One man whose life I believe represents the power of a compelling future to change one's abilities, and whose life also reminds us that not achieving our intended goal may actually cause us to achieve a greater one, is the late Michael Landon. Why was this man beloved by so many?

He represented many of the highest values within our culture: a strong sense of family, doing the right thing, consistency and integrity, and persistence in the face of adversity, along with a sense of deep caring and love.

This man who brightened so many lives became a cultural hero through a rather indirect route. He grew up in a physically and emotionally abusive environment where his parents fought constantly, his father being Jewish (and hating Catholics) and his mother being a Catholic (who was also anti-Semitic). His mother frequently staged melodramatic suicide attempts and often pursued Michael to the local teen hangout, where she'd jump out of a taxi to beat him with a coat hanger.

A chronic bed wetter by the time he reached high school, Michael was afflicted with uncontrollable facial tics and was making involuntary gulping[85] sounds. He was skinny and filled with fear. This doesn't sound very much like the confident, self-assured patriarch of the Ingalls family he portrayed on TV's Little House on the Prairie, does it? What changed his life?

One day, in his sophomore[86] year in high school, the gym teacher took the class out onto the football field to take a shot at throwing an old, rusty javelin. Michael was about to have an experience that would reshape his view of himself forever. When his turn came, he approached the javelin with the same fear and lack of confidence with which he had approached everything else in his life up until then.

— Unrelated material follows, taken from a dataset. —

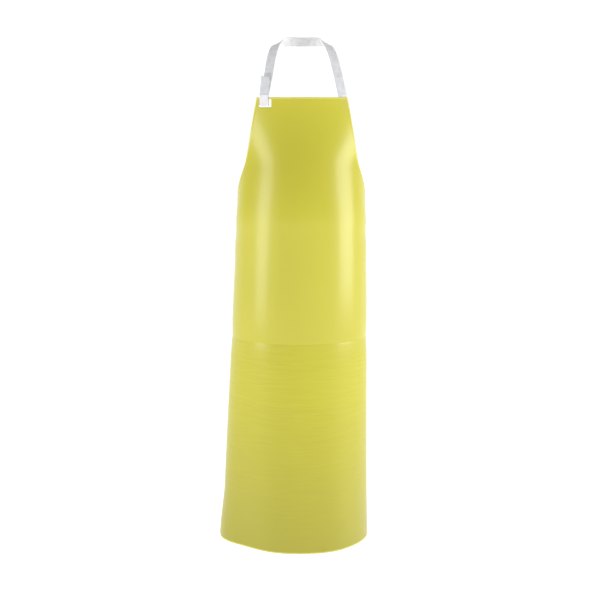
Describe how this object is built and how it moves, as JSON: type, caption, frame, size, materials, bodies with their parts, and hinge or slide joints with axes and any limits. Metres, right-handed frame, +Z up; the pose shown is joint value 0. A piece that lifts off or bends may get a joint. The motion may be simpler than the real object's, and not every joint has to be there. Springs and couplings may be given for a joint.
{
  "type": "butcher apron",
  "caption": "Long wrap-round butcher's apron in glossy coated sheet, with a webbing neck strap threaded through a slot in one bib corner and waist ties that lap at the back.",
  "frame": {"origin": "where the neck strap bears on the wearer's nape, at the middle of the strap's inner face", "axes": "+Z up, -Y towards the apron's front, +X to the right of someone facing the apron"},
  "size_m": [0.4262, 0.3298, 1.4437],
  "materials": {
    "vinyl": "glossy coated sheet",
    "patch_vinyl": "satin",
    "webbing": "plain woven webbing",
    "hook_tape": "hook and loop tape",
    "thread": "sewing thread"
  },
  "bodies": {
    "neck_loop": {"neck_strap": "webbing", "strap_loop_tape": "hook_tape"},
    "strap_tail": {"strap_tail": "webbing", "tail_hook_tape": "hook_tape"},
    "apron": {"apron_sheet": "vinyl", "slot_patch": "patch_vinyl", "corner_patch": "patch_vinyl", "neck_strap_slot_fold": "webbing", "neck_strap_sewn_end": "webbing", "neck_end_stitching": "thread", "waist_patch_left": "patch_vinyl", "waist_patch_right": "patch_vinyl", "waist_tie_end_left": "webbing", "waist_tie_end_right": "webbing", "waist_stitching_left": "thread", "waist_stitching_right": "thread"},
    "tie_left": {"waist_tie_left": "webbing", "waist_hook_tape": "hook_tape"},
    "tie_right": {"waist_tie_right": "webbing", "waist_loop_tape": "hook_tape"}
  },
  "joints": [
    {"name": "apron_swing", "type": "hinge", "parent": "neck_loop", "child": "apron", "pos_m": [0.0038, -0.1756, -0.156], "axis": [-1, 0, 0], "range_deg": [-5, 25]},
    {"name": "tail_peel", "type": "hinge", "parent": "neck_loop", "child": "strap_tail", "pos_m": [-0.10353, -0.17977, -0.15338], "axis": [0.9542, -0.295, -0.0504], "range_deg": [0, 140]},
    {"name": "tie_left_open", "type": "hinge", "parent": "apron", "child": "tie_left", "pos_m": [-0.11793, -0.02664, -0.516], "axis": [0.0881, -0.0024, 0.9961], "range_deg": [0, 100]},
    {"name": "tie_right_fold", "type": "hinge", "parent": "apron", "child": "tie_right", "pos_m": [0.11354, -0.02664, -0.516], "axis": [-0.0567, -0.0024, 0.9984], "range_deg": [0, 80]}
  ]
}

But that day a miracle happened. Michael hurled that javelin[87] forward, and it flew out of the track area thirty feet farther than anyone else had ever thrown it. In that moment, Michael knew he had a future. As he was to say later in an interview with Life magazine, " On that day, I had found something I could do better than other people, something I could grab on to. And I grabbed. I begged the coach to let me take that javelin home for the summer, and he let me. And I threw it and threw it and threw it."

Michael had found his compelling future, and he pursued it with a ferocious[88] intensity. The results were absolutely amazing. By the time he returned from summer vacation, his body had begun to transform. In his sophomore year he began doing exercises to build his upper body. And by his senior year, he had broken the U.S. record for high school students in the javelin throw, winning an athletic scholarship[89] to the University of Southern California. To put it in his words, the " mouse" had " become a lion." How's that for a metaphor?

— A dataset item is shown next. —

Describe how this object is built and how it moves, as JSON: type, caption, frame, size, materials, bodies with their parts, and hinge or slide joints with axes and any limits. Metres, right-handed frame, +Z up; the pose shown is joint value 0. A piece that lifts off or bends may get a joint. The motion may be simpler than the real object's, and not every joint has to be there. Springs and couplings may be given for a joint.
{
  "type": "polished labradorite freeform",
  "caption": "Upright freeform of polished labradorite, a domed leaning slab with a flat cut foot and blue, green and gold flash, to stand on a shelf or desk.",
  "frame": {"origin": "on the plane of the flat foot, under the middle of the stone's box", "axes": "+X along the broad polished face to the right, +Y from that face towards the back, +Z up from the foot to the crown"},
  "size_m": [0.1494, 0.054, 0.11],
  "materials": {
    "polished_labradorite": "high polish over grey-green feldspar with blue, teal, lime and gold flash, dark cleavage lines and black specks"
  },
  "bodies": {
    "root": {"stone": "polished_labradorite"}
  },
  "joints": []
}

The story doesn't end here. Part of Michael's strength emanated from[90] a belief he developed by watching a movie about Samson and Delilah. He believed that if he grew his hair long, he'd become strong. Indeed, it worked while he was in high school. Unfortunately, his belief was in for a rude awakening when he arrived at USC in the crew-cut era of the fifties. A group of short-haired athletes slammed him to the ground and cut off his long, leonine locks. Even though intellectually he knew better, his strength immediately disappeared. In fact, his javelin throw dropped by more than 30 feet. As he pushed himself to match his past performances, he injured himself so badly that he was out for the year, and the athletic department made it so difficult for him he was compelled to leave. In order to support himself, he had to unload freight in a manufacturing plant. It looked as though his dream had died. How would he ever meet his vision of being an international track star?

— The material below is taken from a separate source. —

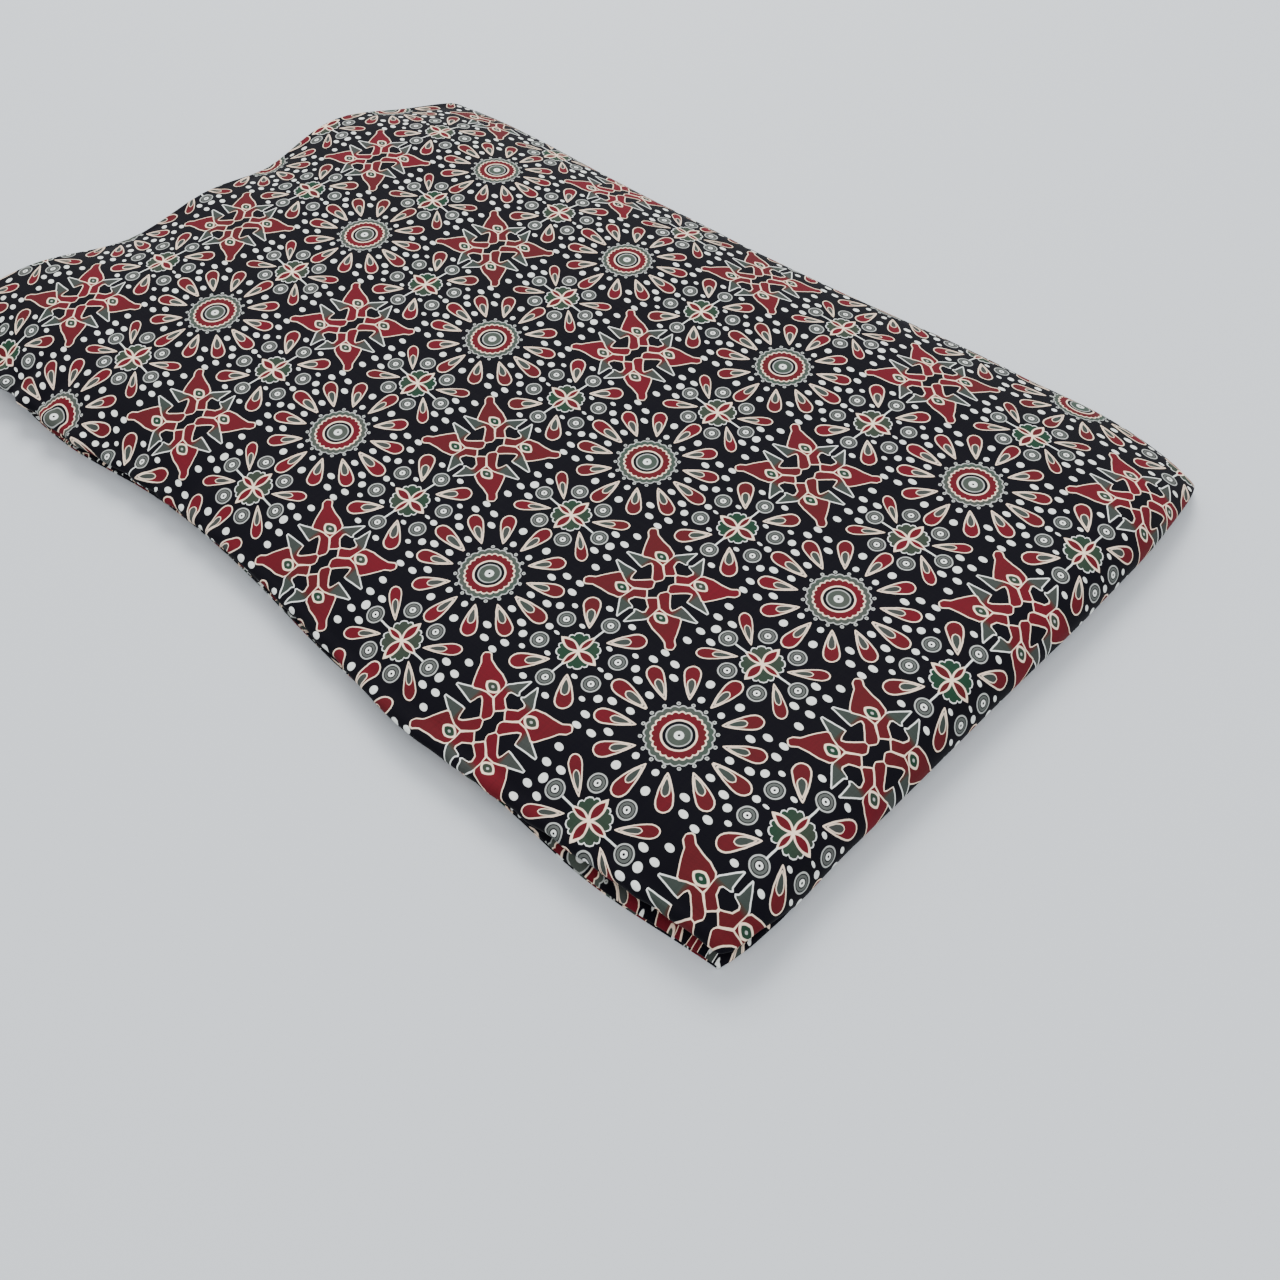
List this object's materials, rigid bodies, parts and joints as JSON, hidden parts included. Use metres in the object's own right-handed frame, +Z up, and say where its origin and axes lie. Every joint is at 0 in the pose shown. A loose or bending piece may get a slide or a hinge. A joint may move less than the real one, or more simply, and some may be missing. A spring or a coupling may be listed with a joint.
{
  "type": "folded ajrakh cloth",
  "caption": "Printed cotton dress length, doubled across its width and laid back and forth into a flat rectangular pile.",
  "frame": {"origin": "centre of the outline, on the flat underside that rests on the surface", "axes": "+X along the pile's long sides towards the doubling fold, +Y across the panels away from the near fold side, +Z up"},
  "size_m": [0.5691, 0.3555, 0.0282],
  "materials": {
    "printed_cotton": "matte printed cotton with a soft calendered sheen"
  },
  "bodies": {
    "root": {"folded_cloth": "printed_cotton"}
  },
  "joints": []
}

Fortunately, one day he was spotted by a Hollywood talent agent who asked him to try out for the part of Little Joe Cartwright in what would be the first color western on television. Bonanza. After that, there was no looking back. Michael's career as an actor, and eventually a director and producer, was launched. Missing his dream had given him his future. But the pursuit of his original goals, and the direction they took him, sculpted both his physical body and his character, two of the elements of growth that were necessary to prepare him for his ultimate future. Sometimes we need to trust that our disappointments may truly be opportunities in disguise[91].